Lead-lag relationships

In line with other recent studies on the lead-lag relations (Schmeling, 2009 and Siganos et al., 2014), we use five lags for SFBI and stock return as the explanatory variables and formulate the following ordinary regression model.

$$ AbRe{t}_{i, t}={\alpha}_1+{\displaystyle {\sum}_{j=1}^5{\beta}_{i, j} SSFB{I}_{i, t- j}+}{\displaystyle {\sum}_{j=1}^5{\gamma}_{i, j} AbRe{t}_{i, t- j}+{\varepsilon}_{i, t}} $$
(6)

Table 1 reports the regression results of model (6). Since we employ the stock by stock regression, the Bonferroni correction method is used to correct the p-values for the multiple comparisons problem. We observe that the one lagged SFBI is significantly related to next trading day’s abnormal return with positive correlation coefficient across different subsamples. These findings suggest that the online search behavior from individual investors can predict price changes in the next trading day.

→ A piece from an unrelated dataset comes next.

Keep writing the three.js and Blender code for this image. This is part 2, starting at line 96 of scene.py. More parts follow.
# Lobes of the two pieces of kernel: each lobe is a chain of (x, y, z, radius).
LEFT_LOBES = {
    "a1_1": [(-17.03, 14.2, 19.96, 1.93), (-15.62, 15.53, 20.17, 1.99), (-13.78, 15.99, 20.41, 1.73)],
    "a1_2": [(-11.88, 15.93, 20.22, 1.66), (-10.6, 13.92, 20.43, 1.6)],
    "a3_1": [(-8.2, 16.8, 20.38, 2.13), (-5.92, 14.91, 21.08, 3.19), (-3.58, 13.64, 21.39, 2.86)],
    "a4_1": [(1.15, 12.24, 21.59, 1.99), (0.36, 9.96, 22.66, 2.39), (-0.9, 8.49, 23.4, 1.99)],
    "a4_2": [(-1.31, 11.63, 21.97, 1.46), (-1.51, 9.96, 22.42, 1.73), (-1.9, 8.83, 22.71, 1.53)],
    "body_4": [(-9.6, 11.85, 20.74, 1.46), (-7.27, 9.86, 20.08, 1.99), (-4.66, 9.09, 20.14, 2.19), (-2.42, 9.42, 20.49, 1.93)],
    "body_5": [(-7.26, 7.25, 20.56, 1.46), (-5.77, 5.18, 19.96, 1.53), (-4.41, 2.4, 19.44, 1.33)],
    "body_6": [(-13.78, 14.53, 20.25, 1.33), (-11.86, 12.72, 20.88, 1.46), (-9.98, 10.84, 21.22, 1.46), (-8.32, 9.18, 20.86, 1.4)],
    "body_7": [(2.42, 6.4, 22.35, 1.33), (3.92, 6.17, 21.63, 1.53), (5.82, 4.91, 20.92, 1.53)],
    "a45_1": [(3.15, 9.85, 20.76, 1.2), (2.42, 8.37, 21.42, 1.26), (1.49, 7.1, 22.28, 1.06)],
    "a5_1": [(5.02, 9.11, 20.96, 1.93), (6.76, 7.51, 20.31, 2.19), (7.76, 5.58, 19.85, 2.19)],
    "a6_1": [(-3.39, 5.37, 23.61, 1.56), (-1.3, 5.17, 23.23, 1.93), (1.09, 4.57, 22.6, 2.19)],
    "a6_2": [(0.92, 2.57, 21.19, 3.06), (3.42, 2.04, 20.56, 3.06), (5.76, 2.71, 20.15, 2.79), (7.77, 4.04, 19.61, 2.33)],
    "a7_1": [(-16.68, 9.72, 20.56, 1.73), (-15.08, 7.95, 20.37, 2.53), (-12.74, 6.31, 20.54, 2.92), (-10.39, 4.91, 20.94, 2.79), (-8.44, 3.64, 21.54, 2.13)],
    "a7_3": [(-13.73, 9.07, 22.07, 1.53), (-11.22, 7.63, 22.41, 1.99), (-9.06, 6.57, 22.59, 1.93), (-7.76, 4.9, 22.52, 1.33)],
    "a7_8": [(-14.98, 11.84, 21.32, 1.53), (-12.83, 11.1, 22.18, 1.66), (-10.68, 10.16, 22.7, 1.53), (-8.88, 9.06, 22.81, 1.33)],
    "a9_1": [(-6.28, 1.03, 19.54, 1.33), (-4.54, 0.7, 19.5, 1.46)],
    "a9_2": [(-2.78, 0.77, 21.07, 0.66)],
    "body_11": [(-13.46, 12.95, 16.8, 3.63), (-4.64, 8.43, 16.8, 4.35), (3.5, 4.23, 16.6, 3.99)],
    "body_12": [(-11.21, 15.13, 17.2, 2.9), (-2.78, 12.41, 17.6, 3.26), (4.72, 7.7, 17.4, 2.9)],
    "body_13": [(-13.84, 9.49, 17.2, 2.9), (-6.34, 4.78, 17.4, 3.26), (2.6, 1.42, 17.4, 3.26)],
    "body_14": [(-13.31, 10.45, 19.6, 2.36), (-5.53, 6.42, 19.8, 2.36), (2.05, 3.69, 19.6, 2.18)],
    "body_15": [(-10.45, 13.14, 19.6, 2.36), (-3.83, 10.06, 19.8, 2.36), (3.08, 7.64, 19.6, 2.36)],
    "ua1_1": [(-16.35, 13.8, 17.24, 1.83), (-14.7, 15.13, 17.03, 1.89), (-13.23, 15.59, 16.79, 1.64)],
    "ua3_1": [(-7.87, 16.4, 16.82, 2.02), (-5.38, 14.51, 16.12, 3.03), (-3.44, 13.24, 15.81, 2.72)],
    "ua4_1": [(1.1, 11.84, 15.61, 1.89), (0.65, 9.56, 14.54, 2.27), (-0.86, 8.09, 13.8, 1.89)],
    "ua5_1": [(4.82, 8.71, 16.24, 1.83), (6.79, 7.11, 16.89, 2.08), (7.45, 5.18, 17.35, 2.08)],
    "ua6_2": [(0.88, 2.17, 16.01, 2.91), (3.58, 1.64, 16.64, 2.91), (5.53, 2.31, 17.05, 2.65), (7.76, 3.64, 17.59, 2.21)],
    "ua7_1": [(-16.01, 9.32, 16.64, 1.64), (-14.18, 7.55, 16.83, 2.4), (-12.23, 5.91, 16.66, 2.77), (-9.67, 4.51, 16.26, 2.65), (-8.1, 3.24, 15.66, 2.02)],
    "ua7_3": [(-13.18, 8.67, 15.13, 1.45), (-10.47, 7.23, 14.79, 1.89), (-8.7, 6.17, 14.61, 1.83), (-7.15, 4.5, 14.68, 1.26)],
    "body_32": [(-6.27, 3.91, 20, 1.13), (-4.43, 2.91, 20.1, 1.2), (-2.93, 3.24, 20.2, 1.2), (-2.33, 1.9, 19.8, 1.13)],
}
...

Table 1 Summary of the regression results This table reports the regression results of model (6). As the analysis is based on the stock by stock regression, we employ the Bonferroni correction method to correct the p-values for the multiple comparisons problem. The significance cut-off is set to α/n (α = 0.05 and n = 90). Since not all the variables are standardized, the reported coefficients are not the basis points but depend on the scale of the variables

MSD and LSD

To give a meticulous observation of the market reaction, for each individual stock, we sort the trading days based on the corresponding SFBI and select the highest 10 trading days as the Most Searching Days (MSD) and the lowest 10 trading days as the Least Searching Days (LSD). We can then consider the MSD and LSD as event day and observe the market reactions around MSD and LSD with the event study methodology. Figure 1 illustrates the CAR, ETV and Volatility around the MSD and LSD. In particular, Panel A plots the changes of CAR around the MSD and LSD, we find that the stock price goes down after the MSD and goes up after the LSD. These results are inconsistent with the findings in the US stock market (Da et al., 2011), which support higher search volume predicts future higher stock return. This inconsistence may be driven by the “big position construction” by institutional investors. After constructing the position for certain stocks, the institutional investors release some news about the companies and attract the individual investors to buy these stocks. Meanwhile, the institutional investors sell out their holdings to gain profit. This argument reconciles with report conducted by the Shanghai Stock Exchange showing that the individual investors account for 93.20% in A shares at the end of 2012 as well as the some scholars claiming that Chinese stock market are dominated by irrational individual investors who are subject to strong psychological bias and thus resulting in speculation (Feng and Seasholes, 2008 and Zhang et al., 2016b). Besides, Fig. 1 also show that there are significantly larger ETV and Volatility on the MSD.

Fig. 1
figure 1

CAR, ETV and Volatility around the MSD and LSD. Panel a: CAR. Panel b: ETV. Panel c: Volatility

Trading strategy

In this section, we further investigate the economic significance of our findings by constructing a long-short trading strategy based on the SFBI. The long-short trading strategy is formed as follows: on each trading day, the 90 firms are sorted into quantiles (Q) based on the SFBI in previous trading day. Q1 contains the firms with the least SFBI and Q4 contains the firms with the most SFBI. The firms are held in their portfolios for the entire sample period with different holding periods, e.g., 20, 40, 60, 80, 100 and 120 trading days, respectively. We then obtain a portfolios that consists of a long position in the least quantile of firms (Q1) and a short position in the most quantile of firms (Q4), i.e., the returns of the portfolio are the Q1 minus Q4. Figure 2 illustrates the cumulative profit with different holding periods. As is plotted, this trading strategy has positive return for all the holding periods. Specifically, Fig. 3 illustrate the strategy with 120 holding period. Panel A of Fig. 3 plots the returns of the Q1 and Q4, we can find that the return is Q1 is significantly larger than that of the Q4 at 1% level with p-value = 0.0017. The blue line in Panel B of Fig. 3 is the difference between the Q1 and Q4 and the red line is the corresponding market returns. We can find that our trading strategy outperforms the market returns significantly at 1% level with p-value = 0.0000.

Fig. 2
figure 2

Cumulative Holding Period Returns

Fig. 3
figure 3

An Illustration of Cumulative Returns in Holding Period with 120 Trading Days. The left subfigure of figure 3 is Panel a; The right subfigure of figure 3 is Panel b

Conclusions

This paper employs the Baidu Index as a predictive variable and investigates its predictability for Chinese stock returns. The empirical findings show that Baidu Index can predict the price changes on the next trading day. After constructing the MSD and LSD, we mainly find that the stock prices go up when individual investors pay less attention to the stocks and go down when individual investors pay more attention to the stocks. Besides, we also construct a trading strategy by shorting on the most SFBI and longing on the least SFBI. The trading strategy outperforms the corresponding market index returns. However, we must caution scholars in adopting our trading strategy in real investment. Because the transaction costs associated with the rebalancing are not considered.